▶ _WHAT NEEDS TO BE DONE_:
Write out the complete material exactly as it stands.

▶ _MATERIAL_:

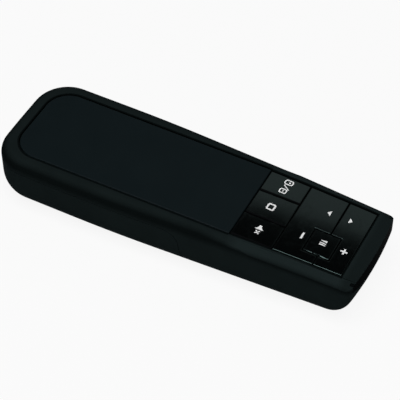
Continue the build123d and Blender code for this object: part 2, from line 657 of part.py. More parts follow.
# ---- Screws ----------------------------------------------------------------------------
def screw(place, seat, tip):
    """Pan-head screw: its head sits on the seat level, away from the tip."""
    away = -1 if tip > seat else 1
    head_end = seat + away * SCREW_HEAD_HEIGHT
    head = upright(SCREW_HEAD_RADIUS, min(seat, head_end), max(seat, head_end), place)
    shank = upright(SCREW_RADIUS, min(seat, tip), max(seat, tip), place)
    x, y = place
    levels = sorted((head_end, head_end - away * CROSS_DEPTH))
    cross = [block((x - a, x + a), (y - b, y + b), levels)
             for a, b in ((CROSS_SIZE / 2, CROSS_WIDTH / 2), (CROSS_WIDTH / 2, CROSS_SIZE / 2))]
    return head + shank - cross[0] - cross[1]


def housing_screws():
    """Two screws through the bottom cover and two through the tray's tail."""
    front = [screw(place, FRONT_HEAD_SINK + SCREW_HEAD_HEIGHT, FRONT_BOSS_END + SCREW_REACH)
             for place in FRONT_SCREWS]
    tail = [screw(p, TRAY_CEILING[0], TRAY_CEILING[1] + SCREW_REACH / 2) for p in TAIL_SCREWS]
    return front + tail


def pcb_screws():
    seat = FRAME_TOP - PCB_HEAD_SINK
    return [screw(p, seat, PCB_BOTTOM - SCREW_REACH / 2) for p in PCB_POSTS]


# ---- Front window ----------------------------------------------------------------------
def window_prism(grow):
    """The window's front view, swept along X through the keypad end."""
    half, top = WINDOW_HALF_WIDTH + grow, WINDOW_TOP + grow
    low, end_low = WINDOW_BOTTOM - grow, WINDOW_END_BOTTOM - grow
    with BuildSketch(Plane.YZ) as shape:
        with BuildLine():
            ThreePointArc((-half, end_low), (0, low), (half, end_low))
            Polyline((half, end_low), (half, top), (-half, top), (-half, end_low))
        make_face()
        fillet(shape.vertices(), WINDOW_CORNER_RADIUS)
    return Pos(FRONT - 3 * WALL, 0, 0) * extrude(shape.sketch, amount=6 * WALL)


def front_window(outer):
    """Dark inlay flush with the keypad end's face."""
    return (outer & window_prism(0)) - nose_form(WINDOW_THICKNESS)


def window_openings():
    """Recess for the inlay and the hole behind it."""
    recess = window_prism(WINDOW_GAP) - nose_form(WINDOW_THICKNESS)
    return recess + window_prism(-WINDOW_LEDGE)


# ---- Seam ------------------------------------------------------------------------------
def ahead_of_seam(shift):
    """Everything above the battery door's seam and ahead of it."""
    level, below = SEAM_HEIGHT + shift, -1.0
    corner, foot = (SEAM_CORNER_X + shift, level), (SEAM_FOOT_X + shift, below)
    with BuildSketch(Plane.XZ) as region:
        Polygon((-FAR, level), corner, foot, (FAR, below), (FAR, FAR), (-FAR, FAR), align=None)
        bend = [v for v in region.vertices() if abs(v.X - corner[0]) + abs(v.Y - level) < 0.01]
        fillet(bend, SEAM_RADIUS)
    return extrude(region.sketch, amount=FAR, both=True)


# ---- Housing halves --------------------------------------------------------------------
def top_housing(outer):
    """Upper shell, with the whole of the side walls in the keypad half."""
    shell = (outer - blank_form(WALL)) & ahead_of_seam(SEAM_GAP / 2)
    shell = shell - block((SEAM_CORNER_X, FAR), (-FAR, FAR), (-1, COVER_HEIGHT + SEAM_GAP / 2))
    ceiling = HEIGHT - WALL + BOSS_ROOT
    shell = shell + joined(upright(BOSS_RADIUS, FRONT_BOSS_END, ceiling, p) for p in FRONT_SCREWS)
    shell = shell + joined(upright(BOSS_RADIUS, TRAY_CEILING[1], ceiling, p) for p in TAIL_SCREWS)
    pocket = Pos(0, 0, HEIGHT - PANEL_THICKNESS) * extrude(panel_outline(PANEL_GROOVE), amount=HEIGHT)
    shell = shell - pocket - (extrude(keypad_outline(), amount=HEIGHT) & deck_layer(-1, HEIGHT / 3))
    hole = SCREW_RADIUS + SCREW_FIT
    for place in FRONT_SCREWS:
        shell = shell - upright(hole, 0, FRONT_BOSS_END + SCREW_REACH + 1, place)
    for place in TAIL_SCREWS:
        shell = shell - upright(hole, 0, TRAY_CEILING[1] + SCREW_REACH / 2, place)
    return shell - window_openings()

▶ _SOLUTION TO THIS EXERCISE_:
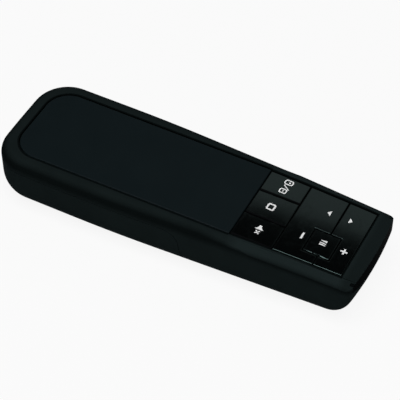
Continue the build123d and Blender code for this object: part 2, from line 657 of part.py. More parts follow.
# ---- Screws ----------------------------------------------------------------------------
def screw(place, seat, tip):
    """Pan-head screw: its head sits on the seat level, away from the tip."""
    away = -1 if tip > seat else 1
    head_end = seat + away * SCREW_HEAD_HEIGHT
    head = upright(SCREW_HEAD_RADIUS, min(seat, head_end), max(seat, head_end), place)
    shank = upright(SCREW_RADIUS, min(seat, tip), max(seat, tip), place)
    x, y = place
    levels = sorted((head_end, head_end - away * CROSS_DEPTH))
    cross = [block((x - a, x + a), (y - b, y + b), levels)
             for a, b in ((CROSS_SIZE / 2, CROSS_WIDTH / 2), (CROSS_WIDTH / 2, CROSS_SIZE / 2))]
    return head + shank - cross[0] - cross[1]


def housing_screws():
    """Two screws through the bottom cover and two through the tray's tail."""
    front = [screw(place, FRONT_HEAD_SINK + SCREW_HEAD_HEIGHT, FRONT_BOSS_END + SCREW_REACH)
             for place in FRONT_SCREWS]
    tail = [screw(p, TRAY_CEILING[0], TRAY_CEILING[1] + SCREW_REACH / 2) for p in TAIL_SCREWS]
    return front + tail


def pcb_screws():
    seat = FRAME_TOP - PCB_HEAD_SINK
    return [screw(p, seat, PCB_BOTTOM - SCREW_REACH / 2) for p in PCB_POSTS]


# ---- Front window ----------------------------------------------------------------------
def window_prism(grow):
    """The window's front view, swept along X through the keypad end."""
    half, top = WINDOW_HALF_WIDTH + grow, WINDOW_TOP + grow
    low, end_low = WINDOW_BOTTOM - grow, WINDOW_END_BOTTOM - grow
    with BuildSketch(Plane.YZ) as shape:
        with BuildLine():
            ThreePointArc((-half, end_low), (0, low), (half, end_low))
            Polyline((half, end_low), (half, top), (-half, top), (-half, end_low))
        make_face()
        fillet(shape.vertices(), WINDOW_CORNER_RADIUS)
    return Pos(FRONT - 3 * WALL, 0, 0) * extrude(shape.sketch, amount=6 * WALL)


def front_window(outer):
    """Dark inlay flush with the keypad end's face."""
    return (outer & window_prism(0)) - nose_form(WINDOW_THICKNESS)


def window_openings():
    """Recess for the inlay and the hole behind it."""
    recess = window_prism(WINDOW_GAP) - nose_form(WINDOW_THICKNESS)
    return recess + window_prism(-WINDOW_LEDGE)


# ---- Seam ------------------------------------------------------------------------------
def ahead_of_seam(shift):
    """Everything above the battery door's seam and ahead of it."""
    level, below = SEAM_HEIGHT + shift, -1.0
    corner, foot = (SEAM_CORNER_X + shift, level), (SEAM_FOOT_X + shift, below)
    with BuildSketch(Plane.XZ) as region:
        Polygon((-FAR, level), corner, foot, (FAR, below), (FAR, FAR), (-FAR, FAR), align=None)
        bend = [v for v in region.vertices() if abs(v.X - corner[0]) + abs(v.Y - level) < 0.01]
        fillet(bend, SEAM_RADIUS)
    return extrude(region.sketch, amount=FAR, both=True)


# ---- Housing halves --------------------------------------------------------------------
def top_housing(outer):
    """Upper shell, with the whole of the side walls in the keypad half."""
    shell = (outer - blank_form(WALL)) & ahead_of_seam(SEAM_GAP / 2)
    shell = shell - block((SEAM_CORNER_X, FAR), (-FAR, FAR), (-1, COVER_HEIGHT + SEAM_GAP / 2))
    ceiling = HEIGHT - WALL + BOSS_ROOT
    shell = shell + joined(upright(BOSS_RADIUS, FRONT_BOSS_END, ceiling, p) for p in FRONT_SCREWS)
    shell = shell + joined(upright(BOSS_RADIUS, TRAY_CEILING[1], ceiling, p) for p in TAIL_SCREWS)
    pocket = Pos(0, 0, HEIGHT - PANEL_THICKNESS) * extrude(panel_outline(PANEL_GROOVE), amount=HEIGHT)
    shell = shell - pocket - (extrude(keypad_outline(), amount=HEIGHT) & deck_layer(-1, HEIGHT / 3))
    hole = SCREW_RADIUS + SCREW_FIT
    for place in FRONT_SCREWS:
        shell = shell - upright(hole, 0, FRONT_BOSS_END + SCREW_REACH + 1, place)
    for place in TAIL_SCREWS:
        shell = shell - upright(hole, 0, TRAY_CEILING[1] + SCREW_REACH / 2, place)
    return shell - window_openings()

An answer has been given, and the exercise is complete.